Opinion: Poonam Gupta

 

For now, RBI should be comfortable, letting it slide (gently if it so wishes) by another 5% in the coming months, and even more if the external market pressure continues.


Global capital flows have been retrenching from emerging market (EM) economies since end-February in the wake of Russia's invasion of Ukraine. Another factor for this situation is the higher-than-anticipated persistence of inflation in advanced economies, which is expected to continue to dictate the monetary policy globally. Also, an oil and commodity price shock has aggravated the situation for countries that are net importers.


Circumstances have been ripe for global investors to fly to safety - to rebalance out of large EMs such as India, Brazil, Indonesia, Mexico, South Africa and Turkey, into the US and other advanced economies. The immediate impact of this rebalance is being felt by EMs on their currencies, equity markets and bond yields.


Have global developments had a disproportionate impact on India?


No, as most other countries have faced similar implications. In some ways, the shock itself has been harder for India than many other countries because of it being an oil importer, a reasonably integrated economy through trade, and a large recipient of capital flows in the last two years.


Yet, it has so far escaped the worst, obvious from the rates of depreciation of the exchange rate during end-February 2022 till now, which have been as high as 20% in Turkey, 17% in Chile, and 11% in Thailand. Even South Africa at 9%, Brazil at 8%, and the Philippines also at 8%, have experienced higher depreciation rates than India (6%) during the same period. Only Malaysia at 5%, and Indonesia at 4%, have lower rates than India.


Similarly, equity markets have taken a hit across almost all the large EMs.
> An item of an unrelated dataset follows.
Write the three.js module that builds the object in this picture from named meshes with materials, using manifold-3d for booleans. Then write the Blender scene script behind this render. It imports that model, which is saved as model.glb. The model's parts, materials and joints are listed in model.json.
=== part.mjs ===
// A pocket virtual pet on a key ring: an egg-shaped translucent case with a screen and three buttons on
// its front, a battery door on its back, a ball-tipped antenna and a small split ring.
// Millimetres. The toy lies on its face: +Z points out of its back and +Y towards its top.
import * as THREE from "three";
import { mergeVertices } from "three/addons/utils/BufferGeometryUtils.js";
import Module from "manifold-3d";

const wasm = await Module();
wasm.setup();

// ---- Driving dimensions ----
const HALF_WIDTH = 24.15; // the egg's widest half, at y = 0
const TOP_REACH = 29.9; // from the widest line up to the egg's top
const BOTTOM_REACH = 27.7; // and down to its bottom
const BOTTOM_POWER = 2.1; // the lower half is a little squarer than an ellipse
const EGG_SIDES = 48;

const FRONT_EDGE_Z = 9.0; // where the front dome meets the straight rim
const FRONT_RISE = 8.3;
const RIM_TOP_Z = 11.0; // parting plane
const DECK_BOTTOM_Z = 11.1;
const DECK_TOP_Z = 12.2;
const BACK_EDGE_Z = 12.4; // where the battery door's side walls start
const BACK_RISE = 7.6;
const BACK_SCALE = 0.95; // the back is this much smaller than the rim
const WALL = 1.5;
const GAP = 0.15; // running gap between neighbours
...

The decline in equity prices has been 12% each in South Africa, the Philippines and Brazil; 10% in Malaysia; 9% in Thailand; and 8% in Mexico. The decline in India has been 6%.
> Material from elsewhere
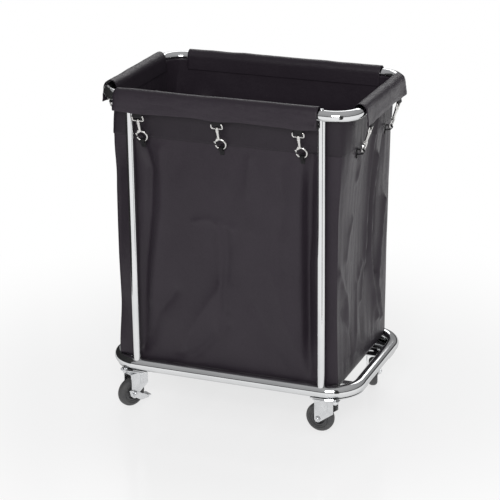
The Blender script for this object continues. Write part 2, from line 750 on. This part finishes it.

Has India's response been in the desired direction? Of the desired magnitude?

In the right sequence?


In a 2018 World Bank working paper, Oliver Masetti and I analysed the policy kit that central banks in EMs use to handle such external volatility. This tool kit comprises monetary policy, exchange rate, foreign reserves and capital flow measures. We found that of these, the most readily used measures are monetary policy, exchange rates and foreign reserves. The capital flow measures are used sparingly.


 

Nudging Forward

 

It is in this context that Reserve Bank of India (RBI) measures announced on July 6 assume significance. For the most part, RBI's response, as well as the pace and sequencing of the measures undertaken, has been as per expectations. It has refrained from using any capital flow measures until now, but has tightened the policy rate twice, has let the exchange rate depreciate by about 6%, and has used up nearly 7% of its foreign exchange reserves to ensure an orderly adjustment of the exchange rate.


RBI also relaxed the norms to attract foreign investment into NRI deposits, corporate and government bond markets, and external commercial borrowings. Most of these relaxations are for a temporary period - from end-October to end-December. All these measures are reasonable and can easily be extended, or made permanent, based on the experience in the interregnum.


So, has the exchange rate peaked?


What else can RBI do if the capital flow reversals continue?


Much would depend on the duration of the period of instability. If it lasts for a few more months, the toolkit will shrink somewhat.


It's advisable to use reserves somewhat sparingly, lest the generic reserve adequacy ratios start looking somewhat unfavourable. Monetary policy tightening is widely expected to continue, both in response to domestic inflationary conditions as well as for coping with the monetary policy tightening undertaken by the US and other EM economies.


However, there is room for the exchange rate to depreciate further. As noted above, the exchange rate depreciation in India has been more muted than in the other large EMs. Under the circumstances, the exchange rate ought to be treated as an automatic stabiliser, and needs to be embraced. It is quite likely that the exchange rate may overshoot - as it often does under such circumstances - and we should let it. A competitive exchange rate itself can boost both capital and current account inflows.


For now, RBI should be comfortable, letting it slide (gently if it so wishes) by another 5% in the coming months, and even more if the external market pressure continues.


The tool of liberalisation of capital flows can be deployed further, both for its signalling value, as well as to materially attract new capital and to front-load the impending remittances and capital inflows. Besides, the narrative of domestic reforms must continue unchecked. Inspiring confidence in domestic policy frameworks and adherence to fiscal prudence need to stay the course, too. In addition, we need to focus relentlessly on raising non-tax revenues to pump-prime the economy, should the need arise.


 

Right Reaction

 

During past such episodes, RBI has also signed or extended bilateral swap lines with Japan. Even though these swap lines are considered to be generally untested - and possibly ineffective - they may be worth considering if the period of turbulence extends beyond another 2-3 months, and if the reserves decline by another 5-7% during this period.


Hopefully, calm will be restored before that, due to both external conditions and India's policy response in the meantime.